McLaren executive director Zak Brown has revealed the car passed its crash tests and is producing promising numbers in simulations – with Stoffel Vandoorne clocking the fastest lap during the fourth day of testing in Barcelona last week.
The car’s pace may be difficult to figure out after less than a week of testing, but in the wider scheme of things, it represents a significant boost as McLaren aim to clamber back slowly to the front of Formula One.
In Fernando Alonso, they have one of the most gifted drivers on the circuit – and although 37 in July – could be the man to inspire the Woking-outfit to success again.

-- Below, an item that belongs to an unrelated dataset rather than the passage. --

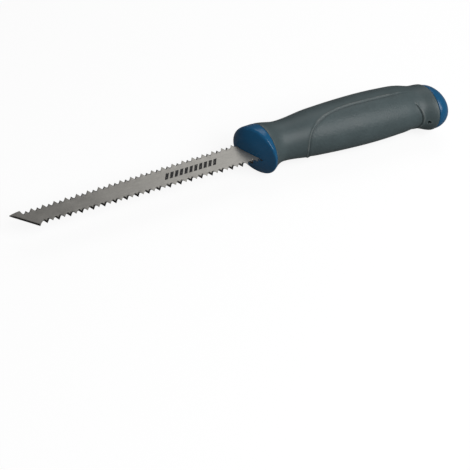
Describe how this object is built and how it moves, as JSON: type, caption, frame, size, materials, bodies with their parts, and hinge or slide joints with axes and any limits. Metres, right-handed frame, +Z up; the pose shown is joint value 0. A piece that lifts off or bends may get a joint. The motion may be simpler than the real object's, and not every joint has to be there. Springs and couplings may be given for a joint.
{
  "type": "drywall saw",
  "caption": "Hand saw for plasterboard: straight pointed steel blade toothed on both edges, moulded into a round two-colour handle with a flared guard and a hooked butt.",
  "frame": {"origin": "middle of the saw's underside as it lies on its side: the centre of its bounding box in X and Y, at the lowest point of the guard", "axes": "+X along the blade from its point to the butt of the handle, +Z up through the blade's flat faces, +Y towards the blade's edge that holds the sharp point"},
  "size_m": [0.312, 0.045, 0.0356],
  "materials": {
    "steel": "satin, with fine lengthwise grinding marks",
    "blue_plastic": "semi-gloss",
    "grey_rubber": "matt, finely stippled where the palm rests"
  },
  "bodies": {
    "root": {"blade": "steel", "handle_core": "blue_plastic", "butt_cap": "blue_plastic", "grip_sleeve": "grey_rubber"}
  },
  "joints": []
}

Will the halo affect racing?
One of the major talking points over the past few weeks has been the introduction of the halo.
The halo is closed-cockpit protection device which has been made compulsory to give the drivers protection from flying debris on the tracks.
For 2017, the minimum weight limit went up 26kg from 702kg to 728kg due to the wider cars and bigger tyres. However, with the halo, the FIA has added another 6kg to the cars this campaign.
But with the mountings and brackets that are needed to secure this, the weight of the car could be heavier again – meaning teams will have to find ways to save weight in other areas to boost performance.
It’s bad news for the likes of Nico Hulkenberg of Renault – who is the tallest and heaviest driver.
The halo may be uglier and it may slow down cars, but it’ll certainly be safer.
Can star man Leclerc flip Sauber’s fortunes?
2016 and 2017 were seasons of the struggles for the Swiss outfit as they accumulated just seven points from the 41 races.
But fresh financial backing from Alfa Romeo could be the launching pad the team needs to revive their prospects.
With access to the latest Ferrari power units – Sauber could be in with a shout of competing for consistent points this campaign.
In new signing Charles Leclerc, they possess one of the most promising young drivers in the sport.
The 20-year-old Monaco native dominated F2 as a rookie last season – and the question remains whether he can produce the same magic on his F1 bow?